Your task is to repeat all of the material exactly.
START
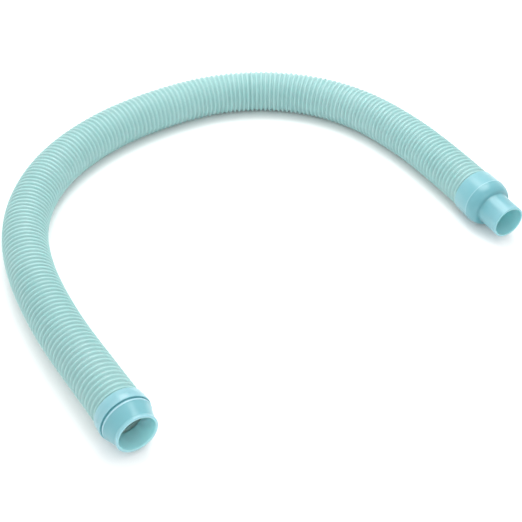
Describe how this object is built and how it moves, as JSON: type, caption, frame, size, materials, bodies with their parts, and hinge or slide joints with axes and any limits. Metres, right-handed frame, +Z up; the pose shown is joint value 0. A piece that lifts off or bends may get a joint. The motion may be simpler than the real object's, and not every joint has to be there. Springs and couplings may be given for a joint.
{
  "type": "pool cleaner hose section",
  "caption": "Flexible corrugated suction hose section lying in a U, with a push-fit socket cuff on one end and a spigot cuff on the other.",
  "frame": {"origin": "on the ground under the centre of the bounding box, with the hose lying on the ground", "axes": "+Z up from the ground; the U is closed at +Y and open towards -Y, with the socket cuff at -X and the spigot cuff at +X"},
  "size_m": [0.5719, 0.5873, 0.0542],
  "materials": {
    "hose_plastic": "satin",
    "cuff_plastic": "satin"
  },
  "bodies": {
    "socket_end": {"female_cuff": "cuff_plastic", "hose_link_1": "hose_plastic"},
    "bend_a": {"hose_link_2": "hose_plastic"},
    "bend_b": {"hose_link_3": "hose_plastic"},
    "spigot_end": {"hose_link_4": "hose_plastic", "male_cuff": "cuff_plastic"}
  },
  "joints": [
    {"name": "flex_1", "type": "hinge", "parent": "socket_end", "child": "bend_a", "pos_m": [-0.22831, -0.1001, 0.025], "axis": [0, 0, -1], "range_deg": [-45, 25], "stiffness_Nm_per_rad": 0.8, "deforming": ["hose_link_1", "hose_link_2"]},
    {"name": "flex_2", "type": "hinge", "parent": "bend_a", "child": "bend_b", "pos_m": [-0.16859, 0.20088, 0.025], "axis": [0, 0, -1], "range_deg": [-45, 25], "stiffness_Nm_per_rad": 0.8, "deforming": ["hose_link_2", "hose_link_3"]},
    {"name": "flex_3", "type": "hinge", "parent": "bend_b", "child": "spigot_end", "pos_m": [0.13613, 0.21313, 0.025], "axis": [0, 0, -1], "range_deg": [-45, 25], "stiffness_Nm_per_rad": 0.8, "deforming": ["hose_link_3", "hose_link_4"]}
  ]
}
END
● FINISHED EXERCISE
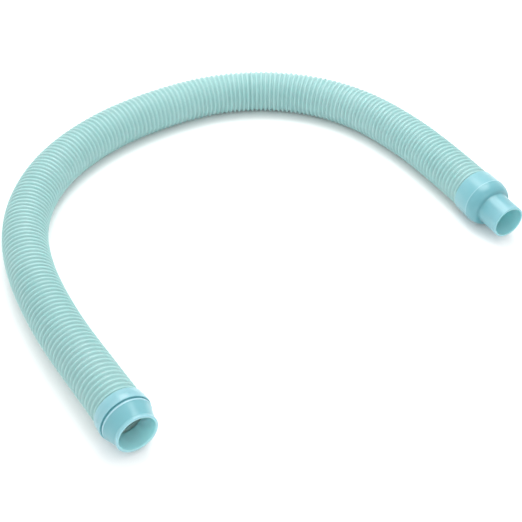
Describe how this object is built and how it moves, as JSON: type, caption, frame, size, materials, bodies with their parts, and hinge or slide joints with axes and any limits. Metres, right-handed frame, +Z up; the pose shown is joint value 0. A piece that lifts off or bends may get a joint. The motion may be simpler than the real object's, and not every joint has to be there. Springs and couplings may be given for a joint.
{
  "type": "pool cleaner hose section",
  "caption": "Flexible corrugated suction hose section lying in a U, with a push-fit socket cuff on one end and a spigot cuff on the other.",
  "frame": {"origin": "on the ground under the centre of the bounding box, with the hose lying on the ground", "axes": "+Z up from the ground; the U is closed at +Y and open towards -Y, with the socket cuff at -X and the spigot cuff at +X"},
  "size_m": [0.5719, 0.5873, 0.0542],
  "materials": {
    "hose_plastic": "satin",
    "cuff_plastic": "satin"
  },
  "bodies": {
    "socket_end": {"female_cuff": "cuff_plastic", "hose_link_1": "hose_plastic"},
    "bend_a": {"hose_link_2": "hose_plastic"},
    "bend_b": {"hose_link_3": "hose_plastic"},
    "spigot_end": {"hose_link_4": "hose_plastic", "male_cuff": "cuff_plastic"}
  },
  "joints": [
    {"name": "flex_1", "type": "hinge", "parent": "socket_end", "child": "bend_a", "pos_m": [-0.22831, -0.1001, 0.025], "axis": [0, 0, -1], "range_deg": [-45, 25], "stiffness_Nm_per_rad": 0.8, "deforming": ["hose_link_1", "hose_link_2"]},
    {"name": "flex_2", "type": "hinge", "parent": "bend_a", "child": "bend_b", "pos_m": [-0.16859, 0.20088, 0.025], "axis": [0, 0, -1], "range_deg": [-45, 25], "stiffness_Nm_per_rad": 0.8, "deforming": ["hose_link_2", "hose_link_3"]},
    {"name": "flex_3", "type": "hinge", "parent": "bend_b", "child": "spigot_end", "pos_m": [0.13613, 0.21313, 0.025], "axis": [0, 0, -1], "range_deg": [-45, 25], "stiffness_Nm_per_rad": 0.8, "deforming": ["hose_link_3", "hose_link_4"]}
  ]
}